Registrant’s telephone number, including area code: (972) 444-9001

Not applicable

(Former name or former address, if changed since last report)

 

 

Check the appropriate box below if the Form 8-K filing is intended to simultaneously satisfy the filing obligation of the registrant under any of the following provisions:

 

¨ Written communications pursuant to Rule 425 under the Securities Act (17 CFR 230.425)

 

¨ Soliciting material pursuant to Rule 14a-12 under the Exchange Act (17 CFR 240.14a-12)

 

¨ Pre-commencement communications pursuant to Rule 14d-2(b) under the Exchange Act (17 CFR 240.14d-2(b))

 

¨ Pre-commencement communications pursuant to Rule 13e-4(c) under the Exchange Act (17 CFR 240.13e-4(c))

 

 

 


Introductory Note

On December 17, 2013, Pioneer Natural Resources Company, a Delaware corporation (“Pioneer”), participated in the closing of the merger of PNR Acquisition Company, LLC (“MergerCo”), a Delaware limited liability company and wholly-owned subsidiary of Pioneer, with and into Pioneer Southwest Energy Partners L.P., a Delaware limited partnership (“Pioneer Southwest”), with Pioneer Southwest continuing as the surviving entity (the “Merger”), pursuant to an Agreement and Plan of Merger dated as of August 9, 2013, and amended as of October 25, 2013 (as amended, the “Merger Agreement”), by and among, Pioneer, Pioneer Natural Resources USA, Inc., a Delaware corporation and wholly-owned subsidiary of Pioneer (“Pioneer USA”), MergerCo, Pioneer Southwest and Pioneer Natural Resources GP LLC, a Delaware limited liability company, a wholly-owned subsidiary of Pioneer USA and the general partner of Pioneer Southwest (“Pioneer Southwest GP”). As a result of the Merger, Pioneer USA owns 100% of the common units representing limited partner interests in the Partnership (“common units”) and 100% of the interests in Pioneer Southwest GP.
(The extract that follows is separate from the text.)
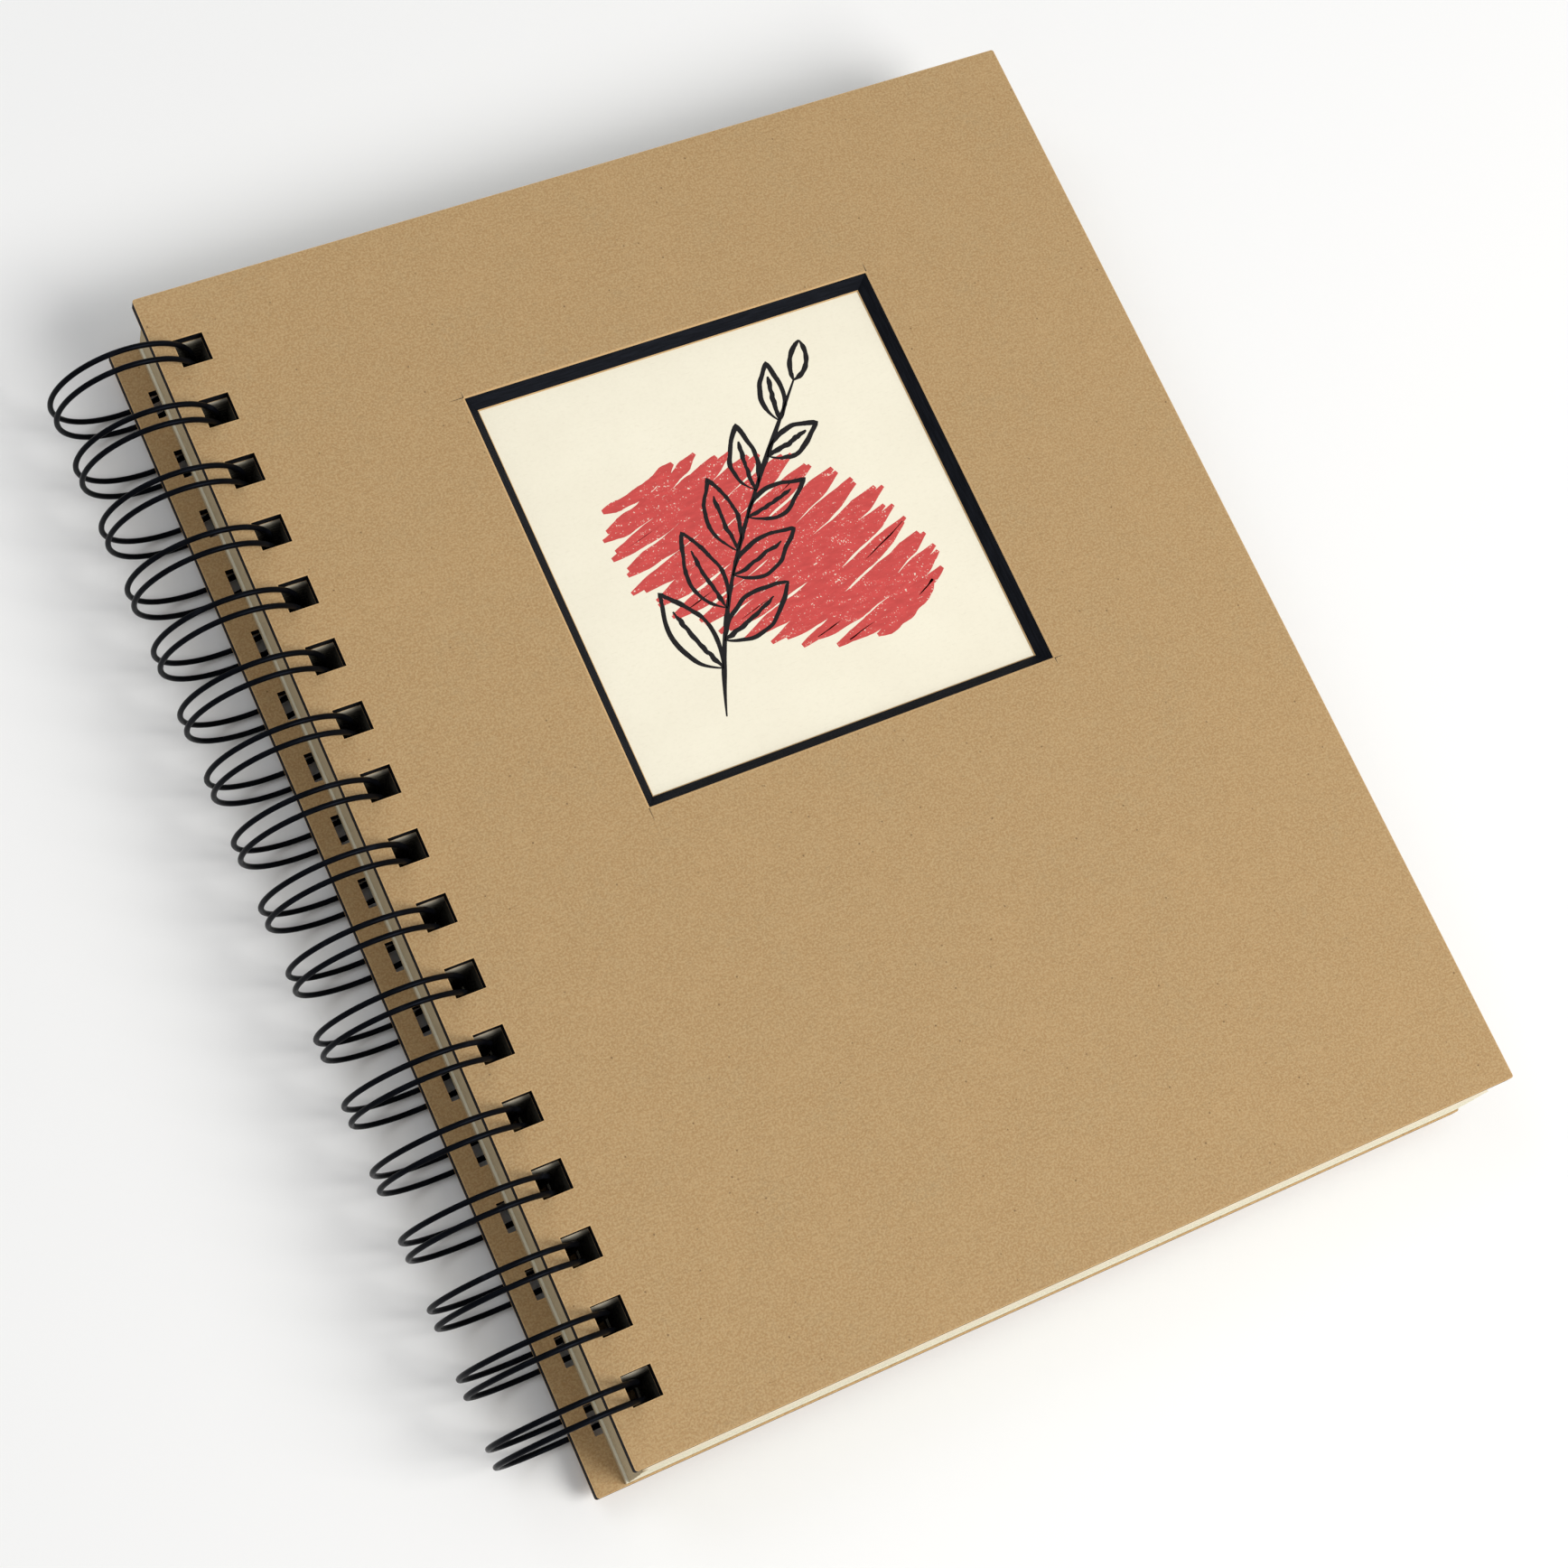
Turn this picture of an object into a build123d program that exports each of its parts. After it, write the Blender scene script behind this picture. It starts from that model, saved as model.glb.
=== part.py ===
from build123d import *
from math import cos, floor, pi, radians, sin, sqrt
import os

# A wire-bound hardcover sketchbook that lies on its back cover, in millimetres.
# +X runs from the spine to the fore-edge, +Y along the spine to the head of the book, +Z up.
# The origin is under the middle of the book's box, at the height of the lowest wire.

# Driving dimensions of the covers and sheets
cover_width = 182.5  # spine edge to fore-edge
cover_height = 228.6  # along the spine
board_thickness = 2.1  # black core of a cover
cover_paper = 0.2  # kraft paper laid on each side of the core
corner_cut = 0.7  # blunted corners of the covers
sheet_margin = 4.8  # how far the front cover reaches past the sheets at the fore-edge
sheet_trim = 0.6  # how much shorter than the covers the sheets are
packet_thickness = 1.09  # one packet of drawing sheets
packet_count = 12
title_thickness = 0.35  # the single heavy sheet under the window
leaf_gap = 0.06  # air between neighbouring leaves

# Driving dimensions of the window in the front cover, measured on its outer face
window_side = 85.4
window_from_spine = 50.0
window_from_head = 37.3
bevel_run = 1.0  # how far the bevel runs inwards for each millimetre it goes down

# Driving dimensions of the punched holes
hole_pitch = 12.7
hole_width = 5.7  # across the spine
hole_height = 5.7  # along the spine
hole_inset = 3.9  # a cover's spine edge to the hole's near side
sheet_hole_inset = 2.2  # the same on a sheet, which stops short of the covers at the spine too
row_margin = 12.7  # least distance from the last hole's middle to the head or tail

# Driving dimensions of the wire comb
wire_diameter = 1.05
ring_drop = 2.25  # how far the middle of the wire passes below the back cover
ring_rise = 5.88  # how far it passes above the front cover
pair_spacing = 3.25  # between the two wires of one loop
root_bend = 1.2
stub_length = 1.4  # straight end of the comb past its last bend
seam_angle = 290.0  # where the tips meet the roots, under the back cover, counted from +X over the top
seam_gap = 0.5  # from the middle of a tip to the line of the roots
wire_clearance = 0.25  # least air between the wire and a hole's side, across the spine
row_clearance = 0.2  # the same along the spine

# How the leaves settle on the wires
spine_from_ring = 6.0  # ring's middle to the front cover's spine edge

# The ring goes round the whole stack of covers, packets and title page
cover_thickness = board_thickness + 2 * cover_paper
packet_pitch = packet_thickness + leaf_gap
block_thickness = leaf_gap + packet_count * packet_pitch + title_thickness + leaf_gap
stack_thickness = 2 * cover_thickness + block_thickness
ring_radius = (ring_drop + stack_thickness + ring_rise) / 2  # to the middle of the wire

# Heights, counted from the middle of the ring
back_low = ring_drop - ring_radius
back_high = back_low + cover_thickness
title_low = back_high + leaf_gap + packet_count * packet_pitch
front_low = title_low + title_thickness + leaf_gap
front_high = front_low + cover_thickness

# The row of holes, and how far a leaf can slide along it
loop_count = floor((cover_height - 2 * row_margin) / hole_pitch + 1e-6) + 1
row_play = (hole_height - pair_spacing - wire_diameter) / 2 - row_clearance
sheet_setback = hole_inset - sheet_hole_inset
sheet_width = cover_width - sheet_margin - sheet_setback
sheet_height = cover_height - sheet_trim


def spine_edge(low, high, inset, wanted):
    """X of a leaf's spine edge, from the ring's middle: the wanted place, kept where the wire
    runs clear of both sides of its hole between the heights low and high. A hole with less room
    than that is centred on the wire."""
    inside = ring_radius - wire_diameter / 2 - wire_clearance
    outside = ring_radius + wire_diameter / 2 + wire_clearance
    furthest = max(abs(low), abs(high))
    nearest = 0 if low < 0 < high else min(abs(low), abs(high))
    least = sqrt(outside**2 - nearest**2) - inset - hole_width
    most = sqrt(inside**2 - furthest**2) - inset
    return (least + most) / 2 if least > most else max(least, min(wanted, most))


# The spine edges of the covers, and the middle of the ring in the book's own frame
ring_outside = ring_radius + wire_diameter / 2
back_edge = spine_edge(back_low, back_high, hole_inset, -ring_outside)
front_edge = spine_edge(front_low, front_high, hole_inset, spine_from_ring)
ring_x = (ring_outside - front_edge - cover_width) / 2
ring_z = ring_outside


def sheet_edge(low, high):
    """Spine edge of a sheet whose holes lie under the front cover's, as far as the ring lets them."""
    return spine_edge(low, high, sheet_hole_inset, front_edge + sheet_setback)


def window_at(height):
    """Side of the window at a height counted from the middle of the ring."""
    return window_side - 2 * bevel_run * (front_high - height)


def leaf(label, low, high, edge, inset, width, height, slide, cut=0.0, window=False):
    """One flat leaf with its row of holes, between two heights counted from the ring's middle."""
    with BuildPart() as made:
        with BuildSketch(Plane.XY.offset(ring_z + low)) as outline:
            with Locations((ring_x + edge + width / 2, slide)):
                Rectangle(width, height)
            if cut:
                chamfer(outline.vertices(), cut)
            with Locations((ring_x + edge + inset + hole_width / 2, slide)):
                with GridLocations(hole_pitch, hole_pitch, 1, loop_count):
                    Rectangle(hole_width, hole_height, mode=Mode.SUBTRACT)
        extrude(amount=high - low)
        if window:
            middle_x = ring_x + edge + window_from_spine + window_side / 2
            middle_y = slide + height / 2 - window_from_head - window_side / 2
            for level in (low, high):
                with BuildSketch(Plane.XY.offset(ring_z + level)):
                    with Locations((middle_x, middle_y)):
                        Rectangle(window_at(level), window_at(level))
            loft(mode=Mode.SUBTRACT)
    made.part.label = label
    return made.part


def cover(side, low, edge, slide, papers, window=False):
    """A cover: a black-core board between two kraft papers, each its own piece."""
    lower_paper, upper_paper = papers
    core_low = low + cover_paper
    core_high = core_low + board_thickness
    layers = (
        (lower_paper, low, core_low),
        ("board", core_low, core_high),
        (upper_paper, core_high, core_high + cover_paper),
    )
    for name, bottom, top in layers:
        pieces.append(
            leaf(
                f"{side}_{name}",
                bottom,
                top,
                edge,
                hole_inset,
                cover_width,
                cover_height,
                slide,
                corner_cut,
                window,
            )
        )


# The leaves, from the bottom up
pieces = []
cover("back", back_low, back_edge, -row_play, ("outer_paper", "inner_paper"))

for number in range(1, packet_count + 1):
    packet_low = back_high + leaf_gap + (number - 1) * packet_pitch
    packet_high = packet_low + packet_thickness
    share = (packet_high - back_high) / (front_low - back_high)
    pieces.append(
        leaf(
            f"page_packet_{number:02d}",
            packet_low,
            packet_high,
            sheet_edge(packet_low, packet_high),
            sheet_hole_inset,
            sheet_width,
            sheet_height,
            -row_play * (1 - share / 2),
        )
    )

title_high = title_low + title_thickness
pieces.append(
    leaf(
        "title_page",
        title_low,
        title_high,
        sheet_edge(title_low, title_high),
        sheet_hole_inset,
        sheet_width,
        sheet_height,
        -row_play / 2,
    )
)
cover("front", front_low, front_edge, row_play, ("inner_paper", "outer_paper"), window=True)


# The wire comb: one wire that climbs round the ring, turns in a tip, comes back and steps along
# to the next loop over a root.
def on_ring(angle, y, ahead=0.0):
    """A point of the ring at an angle and a place along the spine, moved ahead on its tangent."""
    turn = radians(angle)
    x = ring_radius * cos(turn) - ahead * sin(turn)
    z = ring_radius * sin(turn) + ahead * cos(turn)
    return Vector(ring_x + x, y, ring_z + z)


def corner(start, middle, end):
    """A quarter turn from start to end, tangent to the legs that meet at middle."""
    radius = (middle - start).length
    centre = start + end - middle
    ThreePointArc(start, centre + (middle - centre).normalized() * radius, end)


degrees_per_mm = 180 / (pi * ring_radius)
tip_radius = pair_spacing / 2
loop_start = seam_angle + root_bend * degrees_per_mm
loop_end = seam_angle + 360 - (seam_gap + tip_radius) * degrees_per_mm
loop_middle = (loop_start + loop_end) / 2
first_loop = -(loop_count - 1) * hole_pitch / 2

with BuildPart() as wire_comb:
    with BuildLine() as wire_path:
        head = first_loop - tip_radius
        bend = on_ring(loop_start, head, -root_bend)
        stub = bend - Vector(0, root_bend, 0)
        Line(stub - Vector(0, stub_length, 0), stub)
        corner(stub, bend, on_ring(loop_start, head))
        for loop in range(loop_count):
            loop_y = first_loop + loop * hole_pitch
            rising, falling = loop_y - tip_radius, loop_y + tip_radius
            ThreePointArc(
                on_ring(loop_start, rising), on_ring(loop_middle, rising), on_ring(loop_end, rising)
            )
            ThreePointArc(
                on_ring(loop_end, rising), on_ring(loop_end, loop_y, tip_radius), on_ring(loop_end, falling)
            )
            ThreePointArc(
                on_ring(loop_end, falling), on_ring(loop_middle, falling), on_ring(loop_start, falling)
            )
            bend = on_ring(loop_start, falling, -root_bend)
            root = bend + Vector(0, root_bend, 0)
            corner(on_ring(loop_start, falling), bend, root)
            if loop < loop_count - 1:
                following = falling + hole_pitch - pair_spacing
                next_bend = on_ring(loop_start, following, -root_bend)
                next_root = next_bend - Vector(0, root_bend, 0)
                Line(root, next_root)
                corner(next_root, next_bend, on_ring(loop_start, following))
            else:
                Line(root, root + Vector(0, stub_length, 0))
    with BuildSketch(Plane(origin=wire_path.line @ 0, z_dir=wire_path.line % 0)):
        Circle(wire_diameter / 2)
    sweep(path=wire_path.line)
wire_comb.part.label = "wire_comb"
pieces.append(wire_comb.part)

os.makedirs("parts", exist_ok=True)
for piece in pieces:
    export_step(piece, f"parts/{piece.label}.step")
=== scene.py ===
import bpy
import numpy as np
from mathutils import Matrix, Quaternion, Vector


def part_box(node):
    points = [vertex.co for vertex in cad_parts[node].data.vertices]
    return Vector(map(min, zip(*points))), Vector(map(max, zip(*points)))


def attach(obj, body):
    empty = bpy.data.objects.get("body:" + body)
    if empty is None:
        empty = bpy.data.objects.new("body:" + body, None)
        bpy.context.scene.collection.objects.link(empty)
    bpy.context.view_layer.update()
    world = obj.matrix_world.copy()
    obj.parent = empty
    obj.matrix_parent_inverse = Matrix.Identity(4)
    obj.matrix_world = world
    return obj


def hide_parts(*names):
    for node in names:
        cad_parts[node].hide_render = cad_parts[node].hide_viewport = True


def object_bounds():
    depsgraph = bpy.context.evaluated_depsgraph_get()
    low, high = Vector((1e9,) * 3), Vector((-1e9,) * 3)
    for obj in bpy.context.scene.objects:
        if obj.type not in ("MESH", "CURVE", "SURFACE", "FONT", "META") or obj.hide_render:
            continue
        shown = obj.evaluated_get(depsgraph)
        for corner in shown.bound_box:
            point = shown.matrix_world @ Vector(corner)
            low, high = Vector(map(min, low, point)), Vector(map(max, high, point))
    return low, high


bl_info = {
    "name": "Wire-bound Sketchbook",
    "version": (1, 0, 0),
    "blender": (4, 5, 0),
    "location": "3D View > Sidebar > Sketchbook",
    "description": "Covers, sheets, title page and wire comb of a wire-bound sketchbook",
    "category": "Add Mesh",
}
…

As a result of the Merger, each outstanding common unit, other than those owned by Pioneer USA immediately prior to the Merger, was cancelled and, other than common units with respect to which a demand for appraisal was made, converted into the right to receive 0.2325 of a share of common stock, par value $0.01 per share, of Pioneer per common unit (the “Exchange Ratio”), with any fractions of shares of Pioneer common stock otherwise issuable to any Pioneer Southwest unitholder being aggregated with respect to such unitholder and rounded up to the nearest whole share of Pioneer common stock.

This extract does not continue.